**Input data:**
## start

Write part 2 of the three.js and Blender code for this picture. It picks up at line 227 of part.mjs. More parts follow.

## end
## start

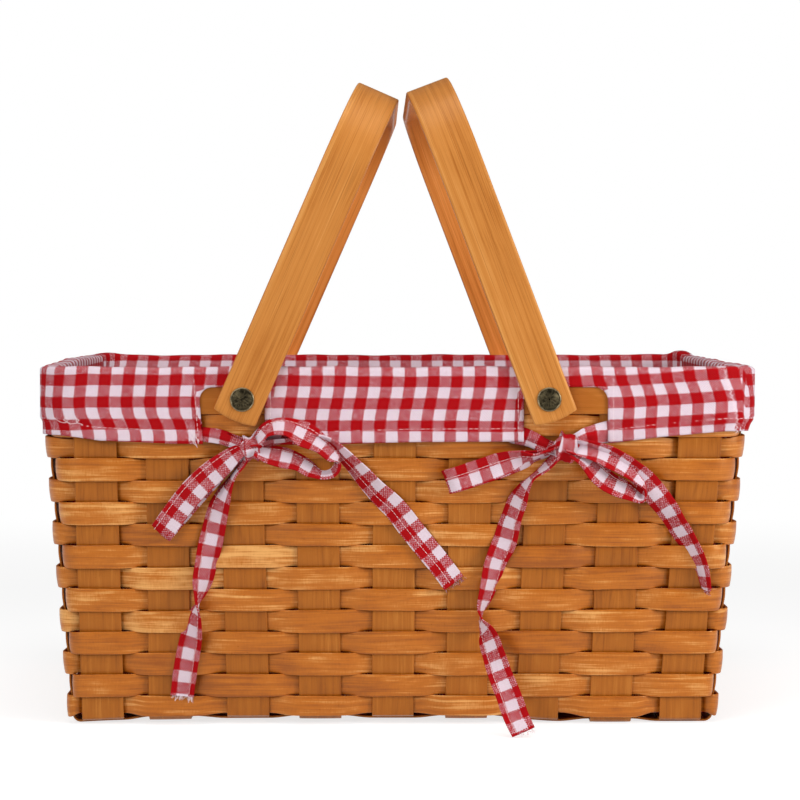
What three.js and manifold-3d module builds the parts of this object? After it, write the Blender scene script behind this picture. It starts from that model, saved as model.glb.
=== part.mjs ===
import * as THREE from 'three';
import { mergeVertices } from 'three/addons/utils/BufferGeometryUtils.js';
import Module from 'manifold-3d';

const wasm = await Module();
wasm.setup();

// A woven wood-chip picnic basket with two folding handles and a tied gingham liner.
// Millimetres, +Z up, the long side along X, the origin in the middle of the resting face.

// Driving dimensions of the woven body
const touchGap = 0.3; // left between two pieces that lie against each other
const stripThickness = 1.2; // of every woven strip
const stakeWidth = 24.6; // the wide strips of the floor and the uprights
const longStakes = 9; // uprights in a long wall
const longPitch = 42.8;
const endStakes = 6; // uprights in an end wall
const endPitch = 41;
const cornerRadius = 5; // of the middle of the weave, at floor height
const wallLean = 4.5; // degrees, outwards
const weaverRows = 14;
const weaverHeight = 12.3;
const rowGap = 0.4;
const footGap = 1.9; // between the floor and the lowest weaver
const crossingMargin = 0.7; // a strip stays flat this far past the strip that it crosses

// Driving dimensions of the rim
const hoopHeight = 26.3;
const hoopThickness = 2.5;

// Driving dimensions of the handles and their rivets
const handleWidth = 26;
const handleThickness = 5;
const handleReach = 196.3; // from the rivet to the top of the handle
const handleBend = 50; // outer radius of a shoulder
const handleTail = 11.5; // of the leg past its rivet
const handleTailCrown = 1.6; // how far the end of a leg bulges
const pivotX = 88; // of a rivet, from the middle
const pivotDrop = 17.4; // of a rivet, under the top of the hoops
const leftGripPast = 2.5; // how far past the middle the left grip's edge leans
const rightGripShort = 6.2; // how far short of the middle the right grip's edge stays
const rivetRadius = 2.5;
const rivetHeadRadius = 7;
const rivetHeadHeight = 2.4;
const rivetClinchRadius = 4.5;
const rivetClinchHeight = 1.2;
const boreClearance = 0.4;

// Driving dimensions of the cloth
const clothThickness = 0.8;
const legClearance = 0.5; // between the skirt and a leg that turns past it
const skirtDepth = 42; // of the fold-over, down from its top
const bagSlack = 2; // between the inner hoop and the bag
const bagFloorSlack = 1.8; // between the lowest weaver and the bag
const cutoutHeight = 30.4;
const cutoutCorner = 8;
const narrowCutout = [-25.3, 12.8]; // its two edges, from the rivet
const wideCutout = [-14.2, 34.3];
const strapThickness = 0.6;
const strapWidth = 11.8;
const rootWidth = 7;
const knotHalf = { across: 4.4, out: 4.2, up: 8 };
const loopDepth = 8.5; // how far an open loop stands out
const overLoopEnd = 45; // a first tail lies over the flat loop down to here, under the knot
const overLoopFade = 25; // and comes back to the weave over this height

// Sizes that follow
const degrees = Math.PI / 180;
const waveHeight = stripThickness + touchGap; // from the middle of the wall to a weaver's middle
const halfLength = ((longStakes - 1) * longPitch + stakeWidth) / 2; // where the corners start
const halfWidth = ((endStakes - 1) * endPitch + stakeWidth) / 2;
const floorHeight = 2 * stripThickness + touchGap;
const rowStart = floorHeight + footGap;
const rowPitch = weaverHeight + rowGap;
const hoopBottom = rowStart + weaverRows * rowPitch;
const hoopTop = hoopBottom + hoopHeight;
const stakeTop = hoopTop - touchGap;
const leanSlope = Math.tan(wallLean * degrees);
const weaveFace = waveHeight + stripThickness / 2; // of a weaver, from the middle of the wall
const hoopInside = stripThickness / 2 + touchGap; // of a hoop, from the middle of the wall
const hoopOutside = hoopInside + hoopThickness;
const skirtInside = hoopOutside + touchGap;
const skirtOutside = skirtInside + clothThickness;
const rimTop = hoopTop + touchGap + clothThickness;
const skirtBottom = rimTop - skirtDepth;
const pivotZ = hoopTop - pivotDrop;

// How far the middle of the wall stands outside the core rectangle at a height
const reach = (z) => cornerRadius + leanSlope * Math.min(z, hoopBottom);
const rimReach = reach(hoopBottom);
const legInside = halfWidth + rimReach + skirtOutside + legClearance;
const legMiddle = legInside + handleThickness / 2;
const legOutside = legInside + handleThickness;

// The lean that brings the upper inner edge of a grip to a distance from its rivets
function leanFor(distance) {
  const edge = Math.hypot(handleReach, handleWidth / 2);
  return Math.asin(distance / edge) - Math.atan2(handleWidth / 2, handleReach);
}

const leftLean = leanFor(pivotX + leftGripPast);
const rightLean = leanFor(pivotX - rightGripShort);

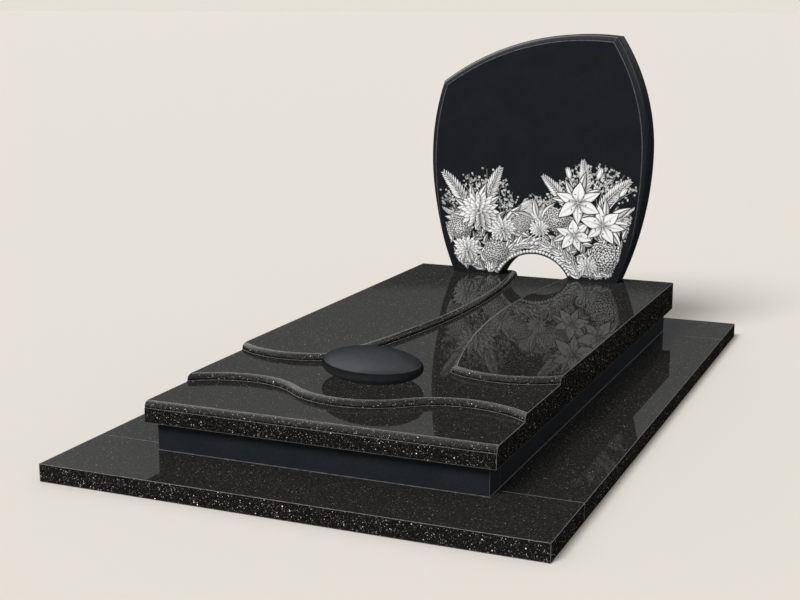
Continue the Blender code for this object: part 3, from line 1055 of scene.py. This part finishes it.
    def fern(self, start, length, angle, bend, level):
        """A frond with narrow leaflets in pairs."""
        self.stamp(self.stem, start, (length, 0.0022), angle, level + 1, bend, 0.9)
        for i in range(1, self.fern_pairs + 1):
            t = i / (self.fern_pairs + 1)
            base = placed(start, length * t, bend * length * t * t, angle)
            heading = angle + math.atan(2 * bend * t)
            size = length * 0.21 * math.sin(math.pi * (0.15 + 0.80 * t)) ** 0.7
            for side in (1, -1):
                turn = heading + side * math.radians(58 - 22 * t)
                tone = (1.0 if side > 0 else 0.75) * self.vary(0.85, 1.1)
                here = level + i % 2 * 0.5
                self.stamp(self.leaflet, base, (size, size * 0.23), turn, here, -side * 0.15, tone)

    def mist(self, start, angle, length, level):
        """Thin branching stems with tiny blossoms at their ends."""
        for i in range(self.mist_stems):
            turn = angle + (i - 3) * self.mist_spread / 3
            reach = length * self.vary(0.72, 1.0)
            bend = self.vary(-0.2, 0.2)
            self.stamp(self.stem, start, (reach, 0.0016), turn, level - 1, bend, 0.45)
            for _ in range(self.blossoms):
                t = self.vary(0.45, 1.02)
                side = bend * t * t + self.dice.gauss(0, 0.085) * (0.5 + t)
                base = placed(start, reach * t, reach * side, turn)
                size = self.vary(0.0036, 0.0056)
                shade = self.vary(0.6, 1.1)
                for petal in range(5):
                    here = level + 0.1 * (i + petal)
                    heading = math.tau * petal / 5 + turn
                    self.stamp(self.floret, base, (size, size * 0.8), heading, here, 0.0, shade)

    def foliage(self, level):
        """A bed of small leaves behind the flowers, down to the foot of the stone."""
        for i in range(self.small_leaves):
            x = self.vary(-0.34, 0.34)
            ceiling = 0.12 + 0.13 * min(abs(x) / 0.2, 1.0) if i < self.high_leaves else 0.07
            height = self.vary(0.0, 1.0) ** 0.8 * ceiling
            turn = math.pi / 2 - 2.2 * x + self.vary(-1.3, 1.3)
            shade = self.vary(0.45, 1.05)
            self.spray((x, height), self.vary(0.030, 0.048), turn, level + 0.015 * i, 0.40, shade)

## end

**Problem to work on:**
Give back exactly the lines running from the line that contains "Continue the Blender" through the line that contains "self.stamp(self.leaflet, base, (size, size", and nothing outside them.

**Response to this task:**
Continue the Blender code for this object: part 3, from line 1055 of scene.py. This part finishes it.
    def fern(self, start, length, angle, bend, level):
        """A frond with narrow leaflets in pairs."""
        self.stamp(self.stem, start, (length, 0.0022), angle, level + 1, bend, 0.9)
        for i in range(1, self.fern_pairs + 1):
            t = i / (self.fern_pairs + 1)
            base = placed(start, length * t, bend * length * t * t, angle)
            heading = angle + math.atan(2 * bend * t)
            size = length * 0.21 * math.sin(math.pi * (0.15 + 0.80 * t)) ** 0.7
            for side in (1, -1):
                turn = heading + side * math.radians(58 - 22 * t)
                tone = (1.0 if side > 0 else 0.75) * self.vary(0.85, 1.1)
                here = level + i % 2 * 0.5
                self.stamp(self.leaflet, base, (size, size * 0.23), turn, here, -side * 0.15, tone)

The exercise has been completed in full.